At any rate, it was off to the gym with me. Since reaching that pivotal birthday and crossing a certain demographic threshold, I had decided that, painful as it may be, it was time to get serious about strength and cardio training. After all, I hope to be around as an eccentric goad for many decades to come, so I needed to get to work!
And work it has proven to be. I'm equipped now with a pedometer - it fits on my shoe and looks like a delicate little probation device. While I haven't yet hit 10,000 steps a day, between my Spooky-walks and using the walking track at school, I'm getting close. I've started going to water aerobics classes (which my uncoordinated self likes far more than the land-based classes - there's less chance of taking someone out by confusing left with right) which provide quite the workout, if you push yourself. Or have a drill sergeant for an instructor, as I did last night. And I went to a spinning class which was an experience. If I'd been able to figure out how to release my toes from those little clippy things, I'd have run for it!

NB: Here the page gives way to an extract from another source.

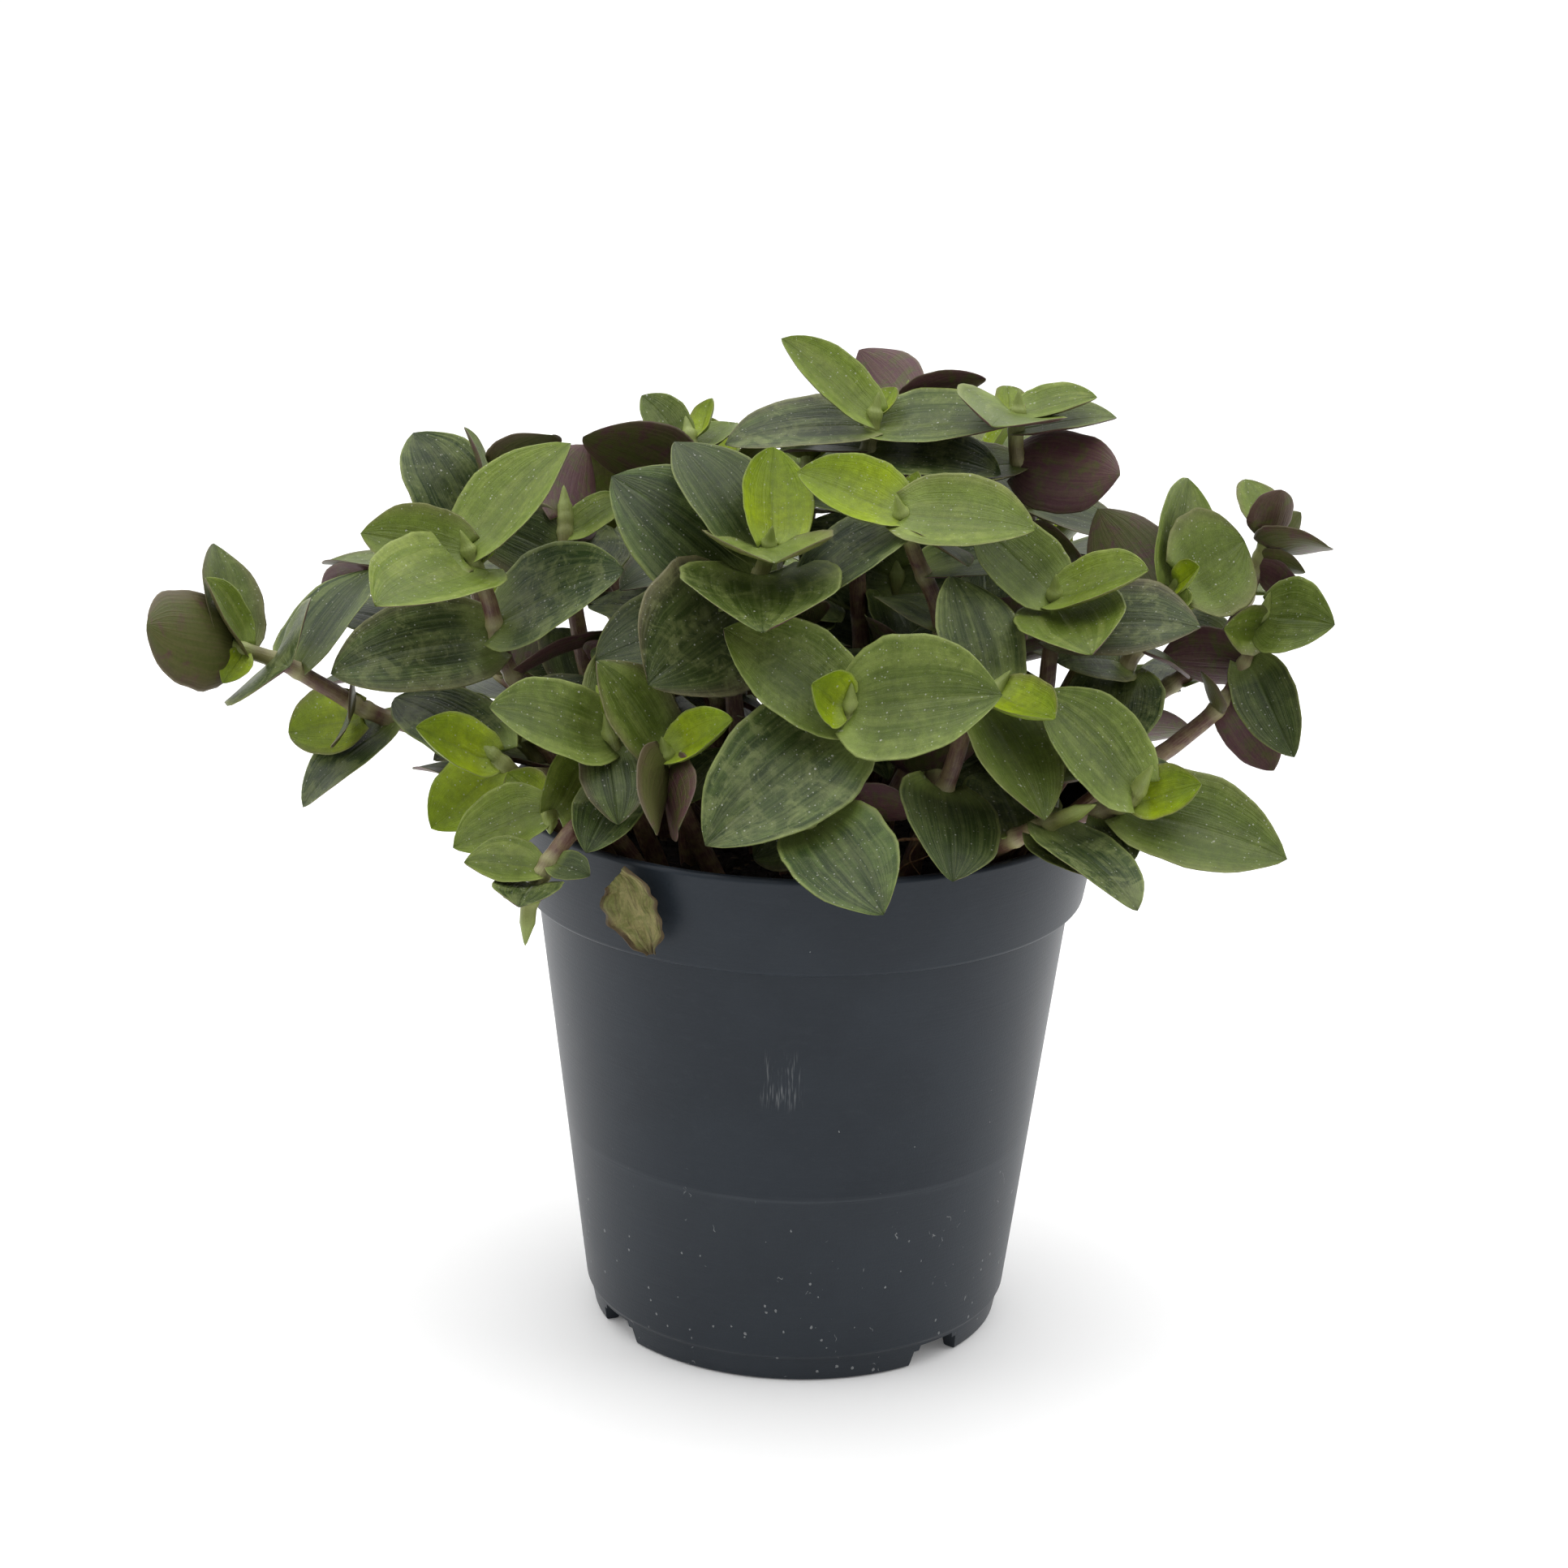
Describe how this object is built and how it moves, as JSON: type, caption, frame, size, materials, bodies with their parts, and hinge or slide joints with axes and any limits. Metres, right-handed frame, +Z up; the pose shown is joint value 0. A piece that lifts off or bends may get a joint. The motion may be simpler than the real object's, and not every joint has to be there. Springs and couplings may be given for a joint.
{
  "type": "potted plant",
  "caption": "Bushy creeping houseplant with small oval fleshy leaves, growing over the rim of a tapered round plastic nursery pot.",
  "frame": {"origin": "On the surface the pot stands on, under the centre of the plant's bounding box. The pot's axis is upright 8.5 mm to the right and 8.2 mm to the front of it.", "axes": "+X to the right of the fullest side, -Y towards the viewer of that side, +Z up along the pot's axis"},
  "size_m": [0.1704, 0.133, 0.149],
  "materials": {
    "pot_plastic": "satin dark blue-grey polypropylene",
    "soil": "moist crumbly peat",
    "foliage": "fleshy semi-matt leaf, purple underneath",
    "dead_leaf": "dry and wrinkled",
    "dry_stalk": "dry"
  },
  "bodies": {
    "root": {"dry_root_front": "dry_stalk", "dry_twig_right": "dry_stalk", "pot": "pot_plastic", "shoot_back_centre": "foliage", "shoot_back_left_top": "foliage", "shoot_back_top": "foliage", "shoot_centre": "foliage", "shoot_centre_left": "foliage", "shoot_front_left": "foliage", "shoot_front_left_inner": "foliage", "shoot_front_low": "foliage", "shoot_front_middle": "foliage", "shoot_front_right": "foliage", "shoot_front_right_inner": "foliage", "shoot_front_right_low": "foliage", "shoot_inner_1": "foliage", "shoot_inner_10": "foliage", "shoot_inner_11": "foliage", "shoot_inner_12": "foliage", "shoot_inner_13": "foliage", "shoot_inner_2": "foliage", "shoot_inner_3": "foliage", "shoot_inner_4": "foliage", "shoot_inner_5": "foliage", "shoot_inner_6": "foliage", "shoot_inner_7": "foliage", "shoot_inner_8": "foliage", "shoot_inner_9": "foliage", "shoot_inner_back": "foliage", "shoot_left_back": "foliage", "shoot_left_behind": "foliage", "shoot_left_edge": "foliage", "shoot_left_edge_low": "foliage", "shoot_left_inner": "foliage", "shoot_left_low": "foliage", "shoot_left_trailing": "foliage", "shoot_left_upright": "foliage", "shoot_rear_1": "foliage", "shoot_rear_10": "foliage", "shoot_rear_11": "foliage", "shoot_rear_12": "foliage", "shoot_rear_13": "foliage", "shoot_rear_2": "foliage", "shoot_rear_3": "foliage", "shoot_rear_4": "foliage", "shoot_rear_5": "foliage", "shoot_rear_6": "foliage", "shoot_rear_7": "foliage", "shoot_rear_8": "foliage", "shoot_rear_9": "foliage", "shoot_right_far": "foliage", "shoot_right_leaning": "foliage", "shoot_right_tall": "foliage", "shoot_right_trailing": "foliage", "shoot_right_upright": "foliage", "soil": "soil", "withered_leaf": "dead_leaf"}
  },
  "joints": []
}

But I understand better now all the talk about the effect of exercise on endorphins. You really DO feel miles better right after your exercise, although the next morning can be a different story. And I understand why. See what I found:
When scientists in the 1970s isolated a biochemical from a pituitary gland hormone that showed analgesic properties, Choh Li, a chemist from Berkeley, California, named it endorphin, meaning "the morphine within." . . . Prolonged, continuous exercise contributes to an increased production of endorphins . . .
"The morphine within." Who says poetry and science can't coexist?